La première est que les bélugas viennent profiter d’une eau douce plus chaude que les eaux arctiques pour effectuer leur mue. De nombreux morceaux de peau retrouvés dans l’estuaire peuvent venir la corroborer. La seconde suggère qu’ils fuient leurs prédateurs, les ours blancs et les orques. En effet, si leur peau blanche leur permet de se camoufler dans la banquise l’hiver, ce subterfuge ne leur est d’aucun recours l’été lorsque la glace est partiellement fondue. La véritable explication réside probablement dans une conjonction de facteurs, explique Pierre Richard : « Comme c’est souvent le cas avec la science, quand on pose une question simple, on obtient une réponse complexe en retour. »

Capture-écran d’une famille de béluga, réalisée par une internaute sur le site Explore.org. | Explore.org

Engouement pour les sciences participatives

Depuis 2012, le site Explore.org propose d’observer en direct sur Internet des animaux sauvages filmés par plus de 250 caméras à travers le monde. Morses, ours, pandas, tigres ou aigles sont ainsi mis à portée de clic. L’engouement pour le site s’explique aussi par son aspect communautaire : les commentaires abondants se répondent entre eux, on compare ses snapshots avec ceux de son voisin et des rendez-vous sont fixés pour les prochaines diffusions.

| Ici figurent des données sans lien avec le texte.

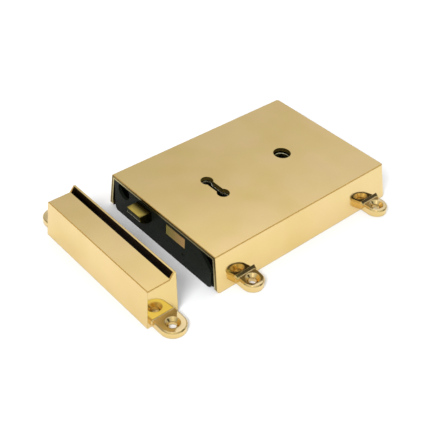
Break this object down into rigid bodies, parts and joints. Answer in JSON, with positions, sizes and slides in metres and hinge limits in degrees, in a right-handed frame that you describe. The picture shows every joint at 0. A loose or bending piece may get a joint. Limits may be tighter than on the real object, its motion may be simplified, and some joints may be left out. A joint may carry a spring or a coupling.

Faire participer des amateurs à des recherches scientifiques est une pratique en plein essor depuis le début des années 2000. Les sciences participatives, ou « crowdsourcing », reposent sur le principe que pour certaines tâches, les cerveaux humains valent mieux que les ordinateurs.

Ainsi, pléthore de sites Internet et d’applications proposent aux volontaires de participer à divers travaux scientifiques. En 2011, grâce aux 250 000 internautes qui se sont essayés au jeu Fold.It, la structure tridimensionnelle d’une enzyme liée au sida du singe, énigme qui tenait les scientifiques en échec depuis une dizaine d’années, a pu être retrouvée en quelques semaines.

Compter les oiseaux, les papillons, les étoiles, repérer la déforestation, chercher des signes de vie dans l’espace ou identifier les bélugas : les moyens de faire avancer la recherche durant son temps libre sont aujourd’hui légion.